State Route 762 in Smyth and Washington Counties runs 11.85 mi from State Route 91 at Lodi east to State Route 600 and State Route 660 at St. Clair Bottom and then north to Interstate 81 and State Route 107 in Chilhowie. Except for a realignment at St. Clair Bottom, SR 762 was primary State Route 79 until 1953. (The part west of St. Clair Bottom had been a primary state highway since 1924.)

===SR 803 (Accomack County)===
State Route 803 in Accomack County, also known as Causeway Road and Wallops Island Road, is a road that connects SR 679 (Atlantic Road) in Assawoman to the Wallops Island Flight Facility on Wallops Island.

===SR 805 (Grayson County)===

State Route 805 in Grayson County runs for 10.1 mi from US 21 south of Dry Run Gap to SR 94 at Providence. SR 805 was primary State Route 95 until 1953.

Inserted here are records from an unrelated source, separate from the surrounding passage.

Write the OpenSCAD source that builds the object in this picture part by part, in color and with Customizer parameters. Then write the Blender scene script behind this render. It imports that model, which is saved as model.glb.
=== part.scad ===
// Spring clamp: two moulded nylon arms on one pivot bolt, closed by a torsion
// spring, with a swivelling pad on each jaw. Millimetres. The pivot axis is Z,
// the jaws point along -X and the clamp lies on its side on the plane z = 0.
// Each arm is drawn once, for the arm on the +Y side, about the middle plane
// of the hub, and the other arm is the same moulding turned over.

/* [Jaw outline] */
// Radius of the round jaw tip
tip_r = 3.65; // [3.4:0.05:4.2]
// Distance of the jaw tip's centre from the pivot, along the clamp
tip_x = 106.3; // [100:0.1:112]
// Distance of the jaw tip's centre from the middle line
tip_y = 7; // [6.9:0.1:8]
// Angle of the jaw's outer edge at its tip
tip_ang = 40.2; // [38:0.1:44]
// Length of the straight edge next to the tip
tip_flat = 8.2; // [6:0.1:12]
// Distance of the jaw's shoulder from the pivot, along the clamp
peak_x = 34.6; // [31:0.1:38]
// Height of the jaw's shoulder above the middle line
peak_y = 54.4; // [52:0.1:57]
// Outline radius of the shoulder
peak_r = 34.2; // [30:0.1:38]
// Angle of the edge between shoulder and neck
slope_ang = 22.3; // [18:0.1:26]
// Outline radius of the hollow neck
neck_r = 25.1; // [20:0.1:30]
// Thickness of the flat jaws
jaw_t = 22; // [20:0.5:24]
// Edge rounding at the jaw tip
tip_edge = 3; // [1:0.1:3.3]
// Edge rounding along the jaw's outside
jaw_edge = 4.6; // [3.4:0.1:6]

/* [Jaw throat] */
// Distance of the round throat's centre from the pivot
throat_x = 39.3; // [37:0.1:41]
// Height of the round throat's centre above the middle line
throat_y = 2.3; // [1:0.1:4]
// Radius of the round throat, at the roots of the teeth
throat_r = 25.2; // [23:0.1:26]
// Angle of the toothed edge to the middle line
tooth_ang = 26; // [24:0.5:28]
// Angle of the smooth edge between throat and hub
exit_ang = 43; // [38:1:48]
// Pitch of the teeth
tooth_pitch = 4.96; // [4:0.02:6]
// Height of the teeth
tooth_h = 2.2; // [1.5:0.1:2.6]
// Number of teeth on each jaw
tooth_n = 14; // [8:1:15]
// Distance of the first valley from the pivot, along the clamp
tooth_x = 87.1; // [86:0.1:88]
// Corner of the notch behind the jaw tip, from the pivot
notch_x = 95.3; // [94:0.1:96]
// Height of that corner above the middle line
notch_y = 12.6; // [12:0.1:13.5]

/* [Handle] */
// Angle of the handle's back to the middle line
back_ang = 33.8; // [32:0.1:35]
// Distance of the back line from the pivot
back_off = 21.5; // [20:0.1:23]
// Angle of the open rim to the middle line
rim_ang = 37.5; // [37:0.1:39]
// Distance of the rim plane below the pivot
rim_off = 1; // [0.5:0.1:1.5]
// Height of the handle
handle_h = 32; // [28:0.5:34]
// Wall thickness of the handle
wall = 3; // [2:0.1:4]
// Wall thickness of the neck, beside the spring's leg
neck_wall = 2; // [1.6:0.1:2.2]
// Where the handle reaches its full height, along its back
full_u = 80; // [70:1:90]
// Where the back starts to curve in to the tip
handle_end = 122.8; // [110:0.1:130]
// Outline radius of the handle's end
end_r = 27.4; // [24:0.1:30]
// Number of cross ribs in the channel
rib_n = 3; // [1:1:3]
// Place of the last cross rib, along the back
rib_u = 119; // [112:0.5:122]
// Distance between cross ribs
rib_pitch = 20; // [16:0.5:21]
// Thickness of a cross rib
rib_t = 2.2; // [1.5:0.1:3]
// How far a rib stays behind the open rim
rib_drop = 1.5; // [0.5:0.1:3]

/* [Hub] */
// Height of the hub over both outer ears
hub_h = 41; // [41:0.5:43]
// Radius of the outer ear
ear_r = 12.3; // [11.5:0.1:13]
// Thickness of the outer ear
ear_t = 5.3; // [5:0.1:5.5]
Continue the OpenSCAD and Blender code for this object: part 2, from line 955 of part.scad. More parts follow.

===SR 846 (Loudoun County)===
State Route 846 in Loudoun County runs for 4.80 mi from west of SR 28 through Sterling to north of SR 7. SR 846 begins as four-lane divided Sterling Boulevard at SR 1036 (Pacific Boulevard) west of SR 846's partial cloverleaf interchange with SR 28 (Sully Road). The state secondary route intersects the Washington and Old Dominion Railroad Trail and SR 625 (Church Road) within Sterling, where the boulevard has parallel service roads for much of its course. North of SR 7 (Leesburg Pike), SR 846 continues as Cardinal Glen Circle, a lollipop-shaped neighborhood street that curves around and ends at itself just north of the SR 7 intersection.

===SR 5000 (James City County)===
State Route 5000 in James City County is a secondary state highway. Known as Monticello Avenue, it runs for 3.7 mi from State Route 5 (SR 5) southwest of Williamsburg, Virginia to the junction of State Route 321, State Route 615, and State Route 613 and serves as a spur route of SR 5.